I am trying to run the latest Nvidia Cosmos model on a RTX 4090 and I get an error when fused attention is called : Line 1080 in fused_attn.py / fused_attn_forward /output_tensors = tex.fused_attn_fwd(...)

The transformer_engine compilation didn't produce any error during the installation and I have CuDNN v9.6.0 installed. I have Flash Attention 2.7.3, could this be the issue (there is a warning that says that 2.6.3. is the latest supported) ? is Flash attention used behind the scene ?

E! CuDNN (v90100 70) function cudnnBackendFinalize() called: e! Error: CUDNN_STATUS_EXECUTION_FAILED; Reason: rtc->loadModule() e! Error: CUDNN_STATUS_EXECUTION_FAILED; Reason: ptr.isSupported() e! Error: CUDNN_STATUS_EXECUTION_FAILED; Reason: engine_post_checks(*engine_iface, engine.getPerfKnobs(), req_size, engine.getTargetSMCount()) e! Error: CUDNN_STATUS_EXECUTION_FAILED; Reason: finalize_internal() e! Time: 2025-01-14T00:21:03.310308 (0d+0h+3m+34s since start) e! Process=381629; Thread=381629; GPU=NULL; Handle=NULL; StreamId=NULL.

Many thanks in davance

Jan 13 '25 23:01 deepbeepmeep

i got the same problem, but I am not sure how to resolve

Jan 20 '25 23:01 andypinxinliu

I have fixed it by installing an earlier version of Flash attention (2.6.0 ?)

Jan 21 '25 10:01 deepbeepmeep

thanks for your information, do you mean by installing:

python -m pip install git+https://github.com/Dao-AILab/[email protected]

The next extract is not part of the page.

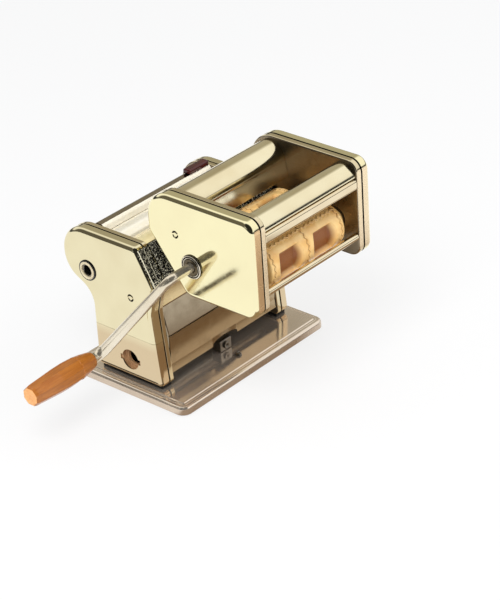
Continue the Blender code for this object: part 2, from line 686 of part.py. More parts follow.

By the way, since I do not have the sudo, so for cosmos, I tried to install everything myself, I installed torch 2.4/2.5 with cuda version 12.1, 12.4, then i installed nvcc and Cuda toolkit with the same version as cuda, then install cudnn 9.3, all from conda. I am not sure what caused this problem

Jan 21 '25 10:01 andypinxinliu

@andypinxinliu I have the same problem as solved by: https://github.com/Dao-AILab/flash-attention/issues/1421#issuecomment-2575547768

Oct 14 '25 03:10 jingyangcarl